PROBLEM: In the listing below, find every line with the string "materials" and pull it out.

Begin RAW DATA

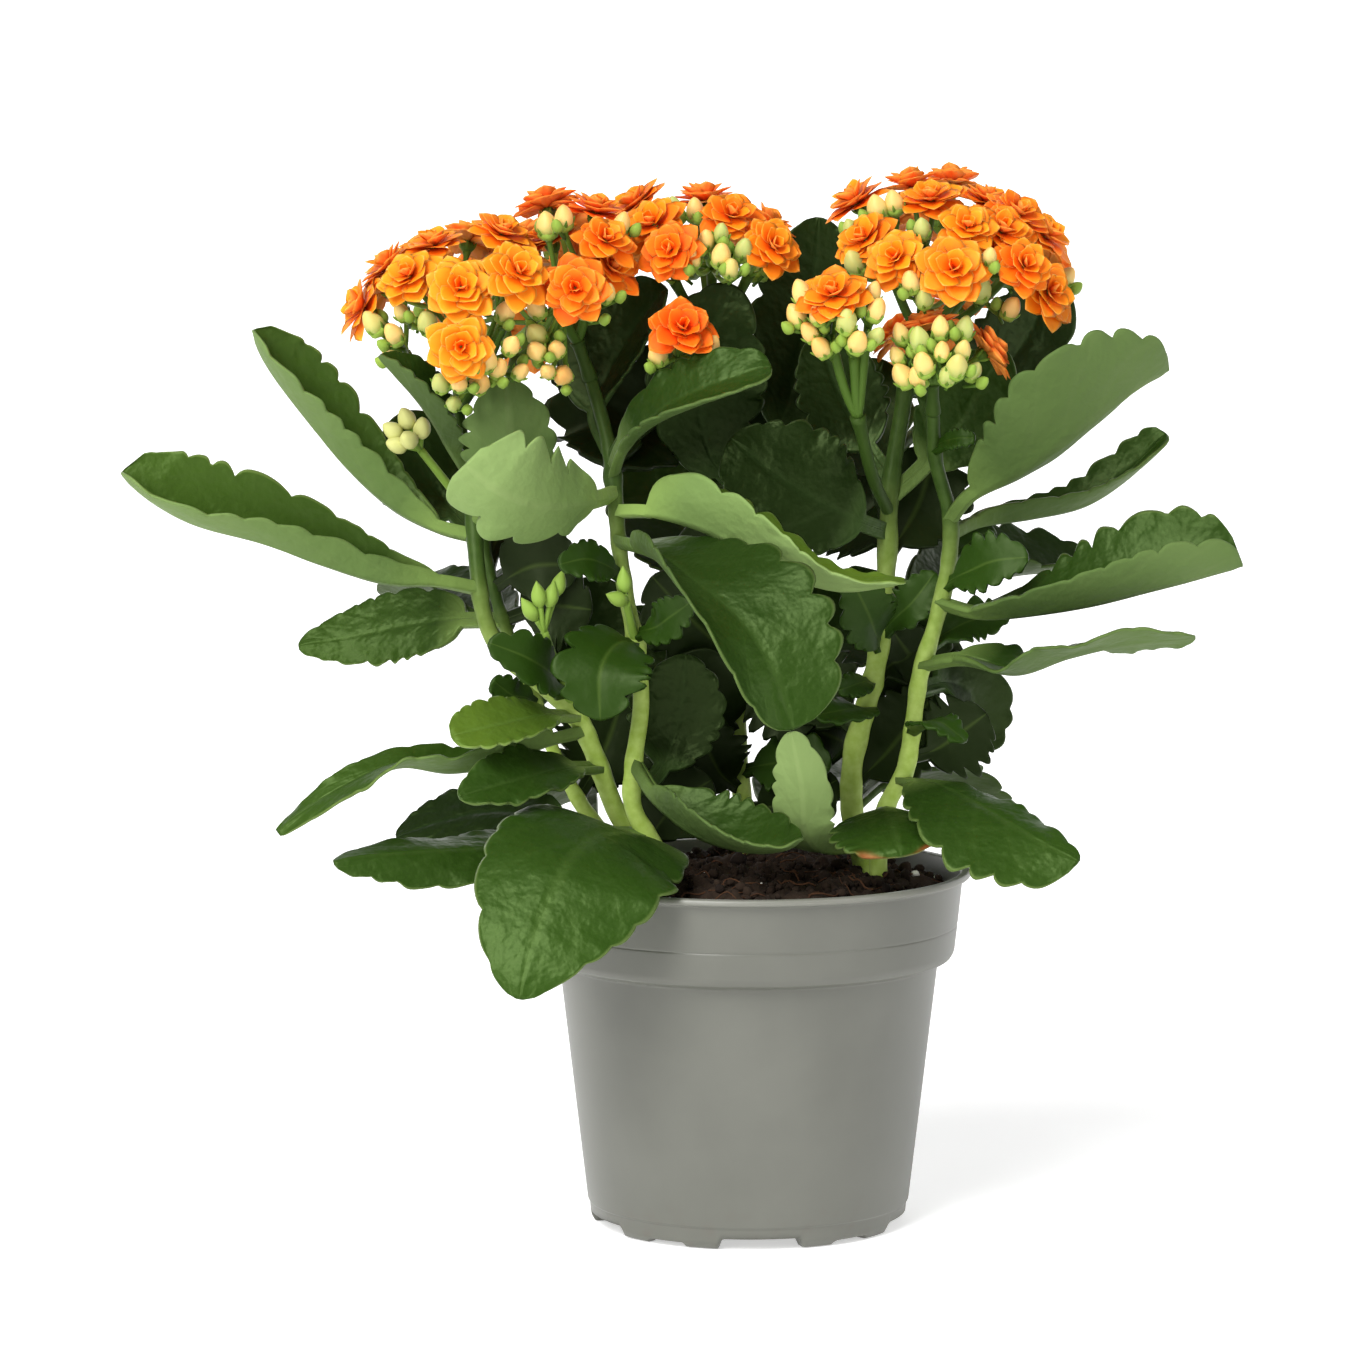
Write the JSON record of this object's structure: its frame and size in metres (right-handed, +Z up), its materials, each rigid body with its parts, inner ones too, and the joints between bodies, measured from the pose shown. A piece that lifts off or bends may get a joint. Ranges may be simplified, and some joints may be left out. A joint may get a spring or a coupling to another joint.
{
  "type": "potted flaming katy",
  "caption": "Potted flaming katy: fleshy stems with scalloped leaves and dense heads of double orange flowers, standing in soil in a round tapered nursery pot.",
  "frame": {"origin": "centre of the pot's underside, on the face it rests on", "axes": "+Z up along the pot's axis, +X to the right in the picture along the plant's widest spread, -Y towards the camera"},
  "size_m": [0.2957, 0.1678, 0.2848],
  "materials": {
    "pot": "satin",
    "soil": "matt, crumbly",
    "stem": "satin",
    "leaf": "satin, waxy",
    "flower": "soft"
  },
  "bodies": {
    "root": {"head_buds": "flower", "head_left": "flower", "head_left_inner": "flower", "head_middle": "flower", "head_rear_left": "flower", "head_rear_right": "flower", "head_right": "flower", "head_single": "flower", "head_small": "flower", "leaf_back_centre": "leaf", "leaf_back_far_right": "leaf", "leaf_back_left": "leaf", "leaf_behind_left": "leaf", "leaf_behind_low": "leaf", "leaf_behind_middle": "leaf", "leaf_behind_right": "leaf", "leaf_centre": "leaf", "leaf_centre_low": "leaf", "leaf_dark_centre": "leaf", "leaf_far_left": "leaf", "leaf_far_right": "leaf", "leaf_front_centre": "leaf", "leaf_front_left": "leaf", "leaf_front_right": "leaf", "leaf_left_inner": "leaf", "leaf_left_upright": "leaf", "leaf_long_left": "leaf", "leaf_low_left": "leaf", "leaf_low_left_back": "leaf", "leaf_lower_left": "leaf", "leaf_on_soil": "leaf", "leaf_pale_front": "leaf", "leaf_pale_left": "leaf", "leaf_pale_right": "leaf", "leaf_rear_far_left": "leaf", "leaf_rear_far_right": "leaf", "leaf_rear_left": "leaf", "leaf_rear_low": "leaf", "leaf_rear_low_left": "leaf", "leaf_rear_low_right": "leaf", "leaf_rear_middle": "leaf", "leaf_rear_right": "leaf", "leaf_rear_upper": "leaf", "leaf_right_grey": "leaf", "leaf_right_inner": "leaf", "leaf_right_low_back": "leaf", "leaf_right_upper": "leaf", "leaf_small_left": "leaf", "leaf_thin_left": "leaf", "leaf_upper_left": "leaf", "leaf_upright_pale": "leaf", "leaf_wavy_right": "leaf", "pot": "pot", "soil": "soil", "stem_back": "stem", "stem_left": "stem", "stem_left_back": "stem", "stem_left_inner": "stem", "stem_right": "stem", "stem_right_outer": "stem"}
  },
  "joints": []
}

End RAW DATA

EXPECTED ANSWER:
Write the JSON record of this object's structure: its frame and size in metres (right-handed, +Z up), its materials, each rigid body with its parts, inner ones too, and the joints between bodies, measured from the pose shown. A piece that lifts off or bends may get a joint. Ranges may be simplified, and some joints may be left out. A joint may get a spring or a coupling to another joint.
  "materials": {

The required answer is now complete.